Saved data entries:
================================

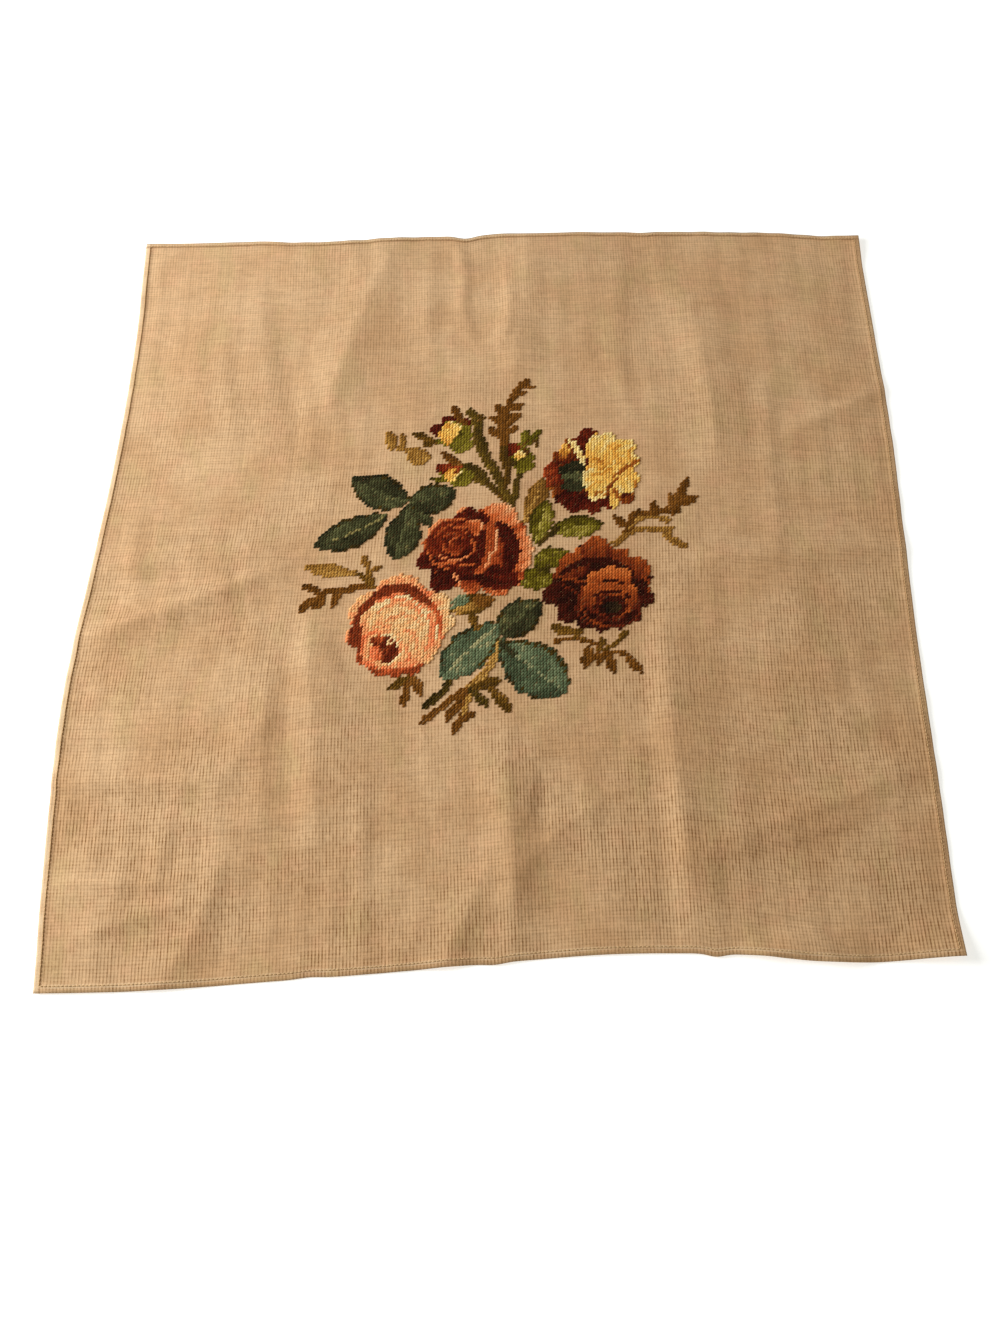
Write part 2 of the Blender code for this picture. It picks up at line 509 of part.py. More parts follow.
def rose_outline(rose):
    """At each way round, the petal that reaches furthest."""
    turn = np.arange(0.0, 360.0, ROSE_STEP)
    reach = np.full(len(turn), rose.base)
    for way, length, spread in rose.lobes:
        off = (turn - way + 180.0) % 360.0 - 180.0
        reach = np.maximum(reach, length * (1.0 - LOBE_FALL * (off / spread) ** 2))
    x = rose.x + rose.half_x * reach * np.cos(np.radians(turn))
    y = rose.y + rose.half_y * reach * np.sin(np.radians(turn))
    return np.stack([x, y], axis=1)


def left_of(line):
    """Unit steps to the left of a line, at each of its points."""
    way = np.gradient(line, axis=0)
    way = way / np.linalg.norm(way, axis=1)[:, None]
    return np.stack([-way[:, 1], way[:, 0]], axis=1)


def bowed_line(start, end, bend, steps):
    """A line that bows to the left of its way by the bend."""
    start = np.array(start)
    end = np.array(end)
    way = (end - start) / np.linalg.norm(end - start)
    via = 0.5 * (start + end) + bend * np.array([-way[1], way[0]])
    return bent_line(start, via, end, steps)


def strip_outline(line, half_width):
    """A strip along a line, out on its right and back on its left, with half widths along it."""
    side = left_of(line) * np.broadcast_to(half_width, len(line))[:, None]
    return np.concatenate([line - side, (line + side)[::-1]])


def leaf_outline(base, tip, width, widest, bend, steps, tooth):
    """A leaf with a point at both ends, widest at a share of its length, with saw teeth on its sides."""
    line = bowed_line(base, tip, bend, steps)
    share = np.linspace(0.0, 1.0, steps + 1)
    half = 0.5 * width * np.sin(math.pi * share ** (math.log(0.5) / math.log(widest))) ** LEAF_ROUNDNESS
    half = half * (1.0 + tooth * (share * TEETH % 1.0 - 0.5))
    side = left_of(line) * half[:, None]
    return np.concatenate([line[:1], (line - side)[1:-1], line[-1:], (line + side)[-2:0:-1]])


def small_parts(name):
    """The stems and small leaves that belong to a twig, bud or leaf."""
    outlines = []
    for stem in STEMS:
        if stem.name == name:
            width = np.linspace(stem.start_width, stem.end_width, STEM_STEPS + 1)
            line = bent_line(stem.start, stem.via, stem.end, STEM_STEPS)
            outlines.append(strip_outline(line, 0.5 * width))
    for blade in BLADES:
        if blade.name == name:
            outlines.append(
                leaf_outline(blade.base, blade.tip, blade.width, BLADE_WIDEST, 0.0, BLADE_STEPS, 0.0)
            )
    return outlines


def grown(outline, distance):
    """The outline moved outwards; it runs counter-clockwise."""
    way = np.roll(outline, -1, axis=0) - np.roll(outline, 1, axis=0)
    way = way / np.linalg.norm(way, axis=1)[:, None]
    return outline + distance * np.stack([way[:, 1], -way[:, 0]], axis=1)


def largest_patch(triangles):
    """The largest group of triangles that are joined edge to edge."""
    group = list(range(len(triangles)))

    def root(item):
        while group[item] != item:
            item = group[item]
        return item

    seen = {}
    for number, corners in enumerate(triangles):
        for a, b in zip(corners, corners[1:] + corners[:1]):
            edge = (min(a, b), max(a, b))
            if edge in seen:
                group[root(number)] = root(seen[edge])
            seen[edge] = number
    roots = [root(number) for number in range(len(triangles))]
    best = max(sorted(set(roots)), key=roots.count)
    return [corners for corners, mine in zip(triangles, roots) if mine == best]


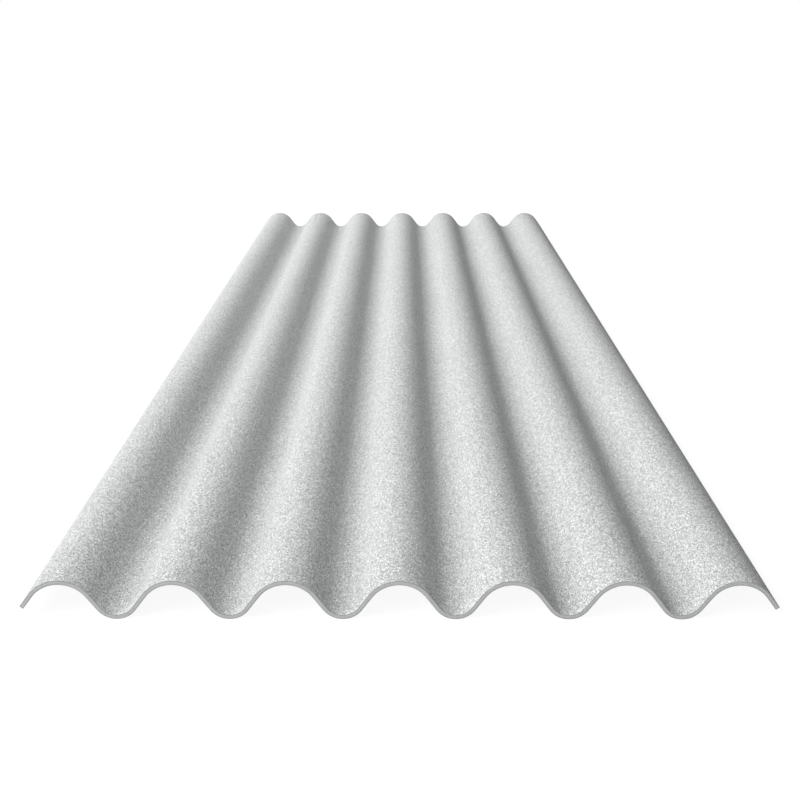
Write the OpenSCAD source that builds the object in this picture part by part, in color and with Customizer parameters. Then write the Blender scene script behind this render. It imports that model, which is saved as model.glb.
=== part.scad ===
// Corrugated fibre cement roofing sheet, pressed in one piece and cut square on
// all four sides.
// It lies flat: X runs across the waves and Y along them. The undersides of the
// valleys rest on z = 0, and the middle of the sheet is at x = 0 and y = 0.

/* [Sheet] */
// Length along the waves
sheet_length = 3050; // [900:10:3660]
// Thickness, the same all over
thickness = 6; // [4:0.5:8]
// Number of crests side by side
crests = 7; // [3:1:9]
// From an outer crest to the side edge, at mid-thickness
edge_run = 49.6; // [40:0.2:66]

/* [Waves] */
// Distance from one crest to the next
pitch = 146; // [140:1:150]
// Height that the sheet rises from a valley to a crest
wave_depth = 48; // [44:1:52]
// Length of the straight flank between a crest's arc and a valley's
flank = 23; // [16:1:30]
// Radius of the valleys, at mid-thickness
valley_r = 28; // [22:1:34]

/* [Hidden] */

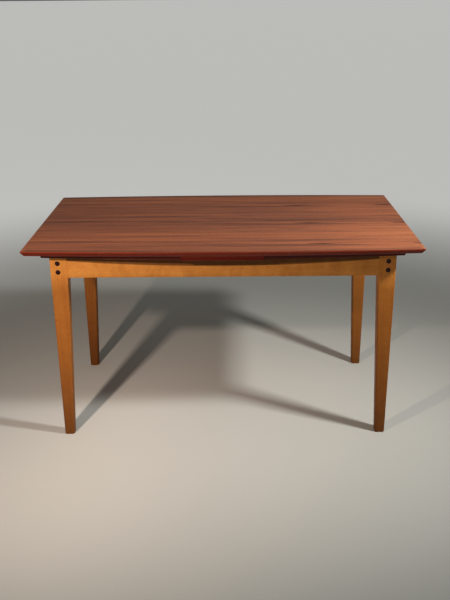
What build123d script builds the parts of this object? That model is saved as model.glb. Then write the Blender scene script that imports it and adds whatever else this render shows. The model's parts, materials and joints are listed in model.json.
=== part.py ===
from build123d import *
import math
import os

# A draw-leaf dining table. A boat-shaped teak top lies on a fixed centre board and two
# leaves, over an oak frame with tapered legs. Each leaf is screwed to two inclined lopers:
# it slides out past the top's end and rises by one board's thickness as it goes, and it
# carries the top up with it.
# Origin: on the floor under the middle of the table. +X runs along the table to the right,
# +Y to the back, +Z up. All sizes are in millimetres.

# Boards
table_height = 720.0
top_length = 1326.0
top_width_middle = 782.0
top_width_end = 748.0
board_thickness = 18.0
lipping_width = 18.0
top_undercut = 10.0
leaf_undercut = 4.0
centre_board_undercut = 1.5
undercut_height = 14.0
arris = 1.0

# Leaves and centre board
leaf_inner_x = 137.2
leaf_outer_x = 610.0
centre_board_half_length = 136.5
centre_board_setback = 18.0
leaf_setback = 8.0

# Frame
leg_outer_x = 584.0
leg_outer_y = 308.5
leg_head_x = 58.0
leg_head_y = 47.0
leg_foot = 35.5
leg_head_radius = 2.0
leg_foot_radius = 9.0
foot_bevel = 2.0
apron_bottom = 606.0
apron_thickness = 21.0
tenon_length = 22.0
tenon_thickness = 9.0
tenon_shoulder = 10.0
end_apron_x = 558.0
end_apron_thickness = 22.0

# Cross rails under the centre board
rail_x = 105.0
rail_thickness = 22.0
rail_bottom = 612.0
rail_housing = 6.0

# Lopers
loper_thickness = 24.0
loper_outer_x = 580.0
loper_inner_x = 448.0
loper_depth_at_apron = 26.0
left_loper_y = 145.0
right_loper_y = 183.0
stop_peg_radius = 5.0
stop_peg_reach = 12.0

# Corner blocks
block_clearance = 2.5
block_width = 30.0
block_bottom = 622.0
block_top = 668.0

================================

**WORK INSTRUCTIONS:** Reproduce every entry shown above, precisely as it stands.

**TASK ANSWER:**
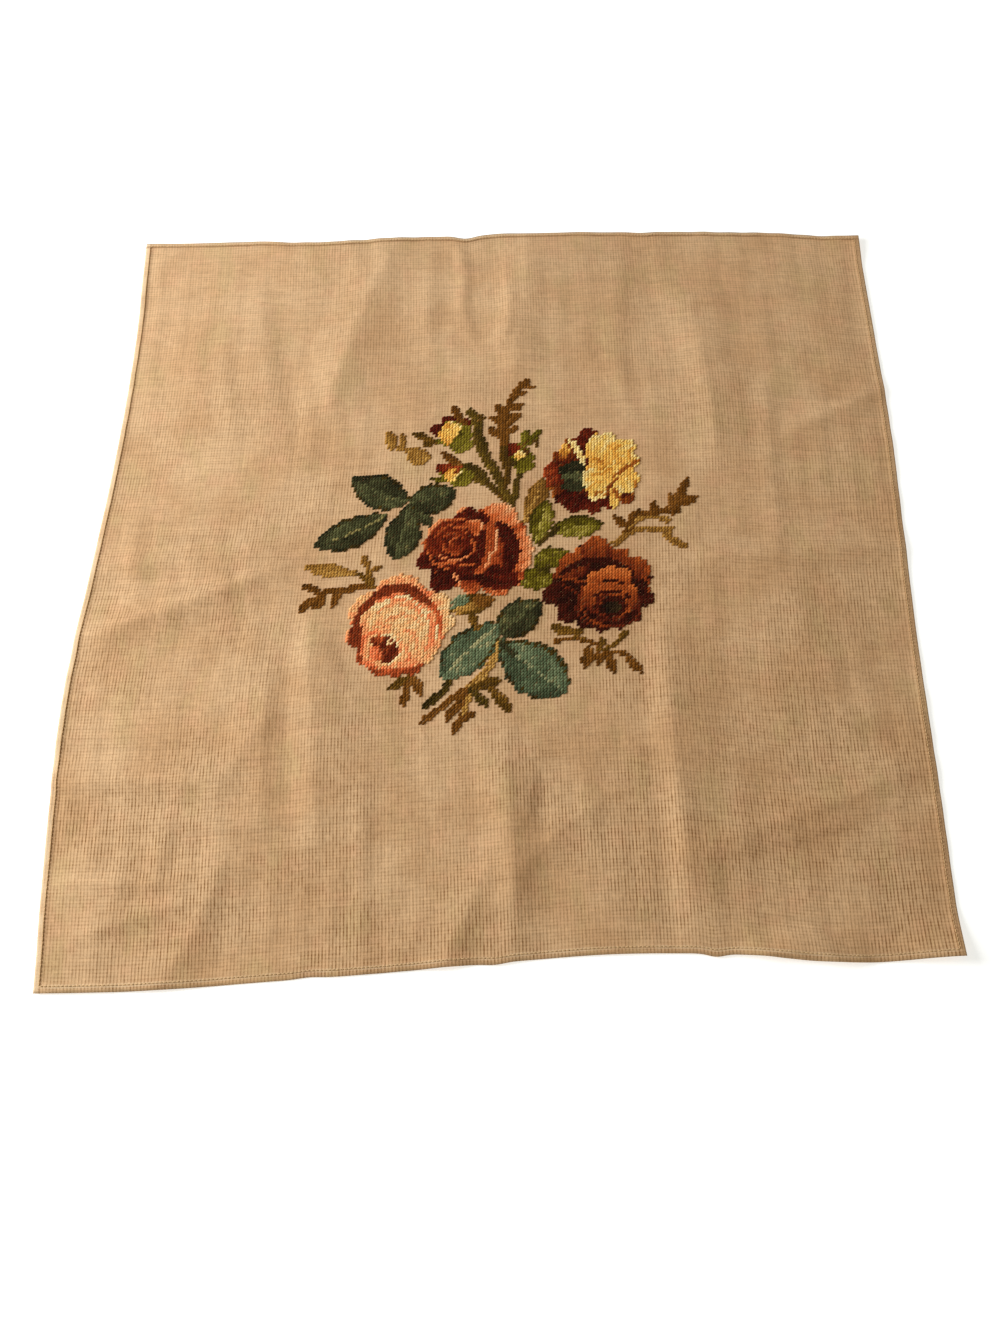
Write part 2 of the Blender code for this picture. It picks up at line 509 of part.py. More parts follow.
def rose_outline(rose):
    """At each way round, the petal that reaches furthest."""
    turn = np.arange(0.0, 360.0, ROSE_STEP)
    reach = np.full(len(turn), rose.base)
    for way, length, spread in rose.lobes:
        off = (turn - way + 180.0) % 360.0 - 180.0
        reach = np.maximum(reach, length * (1.0 - LOBE_FALL * (off / spread) ** 2))
    x = rose.x + rose.half_x * reach * np.cos(np.radians(turn))
    y = rose.y + rose.half_y * reach * np.sin(np.radians(turn))
    return np.stack([x, y], axis=1)


def left_of(line):
    """Unit steps to the left of a line, at each of its points."""
    way = np.gradient(line, axis=0)
    way = way / np.linalg.norm(way, axis=1)[:, None]
    return np.stack([-way[:, 1], way[:, 0]], axis=1)


def bowed_line(start, end, bend, steps):
    """A line that bows to the left of its way by the bend."""
    start = np.array(start)
    end = np.array(end)
    way = (end - start) / np.linalg.norm(end - start)
    via = 0.5 * (start + end) + bend * np.array([-way[1], way[0]])
    return bent_line(start, via, end, steps)


def strip_outline(line, half_width):
    """A strip along a line, out on its right and back on its left, with half widths along it."""
    side = left_of(line) * np.broadcast_to(half_width, len(line))[:, None]
    return np.concatenate([line - side, (line + side)[::-1]])


def leaf_outline(base, tip, width, widest, bend, steps, tooth):
    """A leaf with a point at both ends, widest at a share of its length, with saw teeth on its sides."""
    line = bowed_line(base, tip, bend, steps)
    share = np.linspace(0.0, 1.0, steps + 1)
    half = 0.5 * width * np.sin(math.pi * share ** (math.log(0.5) / math.log(widest))) ** LEAF_ROUNDNESS
    half = half * (1.0 + tooth * (share * TEETH % 1.0 - 0.5))
    side = left_of(line) * half[:, None]
    return np.concatenate([line[:1], (line - side)[1:-1], line[-1:], (line + side)[-2:0:-1]])


def small_parts(name):
    """The stems and small leaves that belong to a twig, bud or leaf."""
    outlines = []
    for stem in STEMS:
        if stem.name == name:
            width = np.linspace(stem.start_width, stem.end_width, STEM_STEPS + 1)
            line = bent_line(stem.start, stem.via, stem.end, STEM_STEPS)
            outlines.append(strip_outline(line, 0.5 * width))
    for blade in BLADES:
        if blade.name == name:
            outlines.append(
                leaf_outline(blade.base, blade.tip, blade.width, BLADE_WIDEST, 0.0, BLADE_STEPS, 0.0)
            )
    return outlines


def grown(outline, distance):
    """The outline moved outwards; it runs counter-clockwise."""
    way = np.roll(outline, -1, axis=0) - np.roll(outline, 1, axis=0)
    way = way / np.linalg.norm(way, axis=1)[:, None]
    return outline + distance * np.stack([way[:, 1], -way[:, 0]], axis=1)


def largest_patch(triangles):
    """The largest group of triangles that are joined edge to edge."""
    group = list(range(len(triangles)))

    def root(item):
        while group[item] != item:
            item = group[item]
        return item

    seen = {}
    for number, corners in enumerate(triangles):
        for a, b in zip(corners, corners[1:] + corners[:1]):
            edge = (min(a, b), max(a, b))
            if edge in seen:
                group[root(number)] = root(seen[edge])
            seen[edge] = number
    roots = [root(number) for number in range(len(triangles))]
    best = max(sorted(set(roots)), key=roots.count)
    return [corners for corners, mine in zip(triangles, roots) if mine == best]


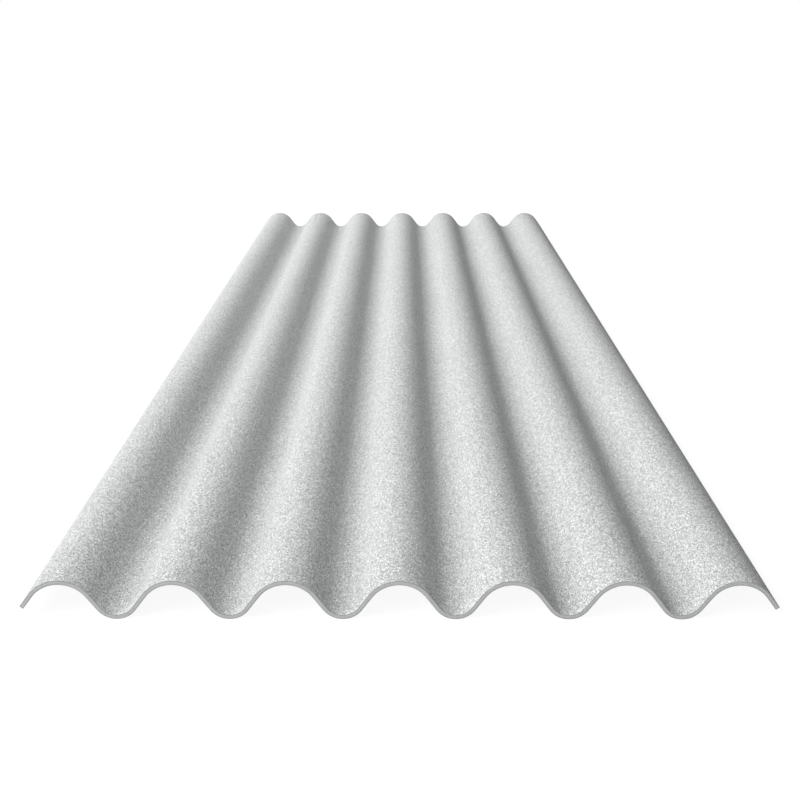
Write the OpenSCAD source that builds the object in this picture part by part, in color and with Customizer parameters. Then write the Blender scene script behind this render. It imports that model, which is saved as model.glb.
=== part.scad ===
// Corrugated fibre cement roofing sheet, pressed in one piece and cut square on
// all four sides.
// It lies flat: X runs across the waves and Y along them. The undersides of the
// valleys rest on z = 0, and the middle of the sheet is at x = 0 and y = 0.

/* [Sheet] */
// Length along the waves
sheet_length = 3050; // [900:10:3660]
// Thickness, the same all over
thickness = 6; // [4:0.5:8]
// Number of crests side by side
crests = 7; // [3:1:9]
// From an outer crest to the side edge, at mid-thickness
edge_run = 49.6; // [40:0.2:66]

/* [Waves] */
// Distance from one crest to the next
pitch = 146; // [140:1:150]
// Height that the sheet rises from a valley to a crest
wave_depth = 48; // [44:1:52]
// Length of the straight flank between a crest's arc and a valley's
flank = 23; // [16:1:30]
// Radius of the valleys, at mid-thickness
valley_r = 28; // [22:1:34]

/* [Hidden] */

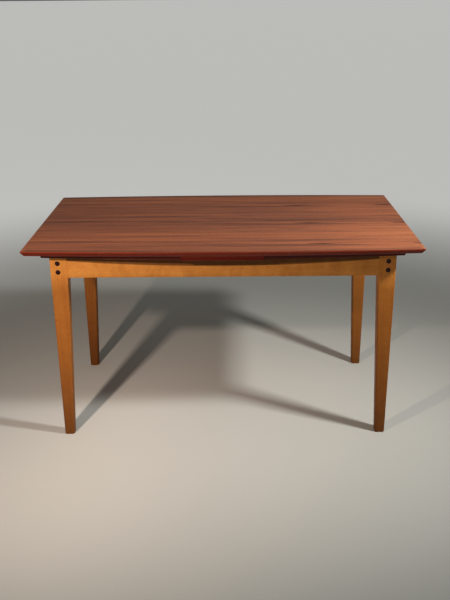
What build123d script builds the parts of this object? That model is saved as model.glb. Then write the Blender scene script that imports it and adds whatever else this render shows. The model's parts, materials and joints are listed in model.json.
=== part.py ===
from build123d import *
import math
import os

# A draw-leaf dining table. A boat-shaped teak top lies on a fixed centre board and two
# leaves, over an oak frame with tapered legs. Each leaf is screwed to two inclined lopers:
# it slides out past the top's end and rises by one board's thickness as it goes, and it
# carries the top up with it.
# Origin: on the floor under the middle of the table. +X runs along the table to the right,
# +Y to the back, +Z up. All sizes are in millimetres.

# Boards
table_height = 720.0
top_length = 1326.0
top_width_middle = 782.0
top_width_end = 748.0
board_thickness = 18.0
lipping_width = 18.0
top_undercut = 10.0
leaf_undercut = 4.0
centre_board_undercut = 1.5
undercut_height = 14.0
arris = 1.0

# Leaves and centre board
leaf_inner_x = 137.2
leaf_outer_x = 610.0
centre_board_half_length = 136.5
centre_board_setback = 18.0
leaf_setback = 8.0

# Frame
leg_outer_x = 584.0
leg_outer_y = 308.5
leg_head_x = 58.0
leg_head_y = 47.0
leg_foot = 35.5
leg_head_radius = 2.0
leg_foot_radius = 9.0
foot_bevel = 2.0
apron_bottom = 606.0
apron_thickness = 21.0
tenon_length = 22.0
tenon_thickness = 9.0
tenon_shoulder = 10.0
end_apron_x = 558.0
end_apron_thickness = 22.0

# Cross rails under the centre board
rail_x = 105.0
rail_thickness = 22.0
rail_bottom = 612.0
rail_housing = 6.0

# Lopers
loper_thickness = 24.0
loper_outer_x = 580.0
loper_inner_x = 448.0
loper_depth_at_apron = 26.0
left_loper_y = 145.0
right_loper_y = 183.0
stop_peg_radius = 5.0
stop_peg_reach = 12.0

# Corner blocks
block_clearance = 2.5
block_width = 30.0
block_bottom = 622.0
block_top = 668.0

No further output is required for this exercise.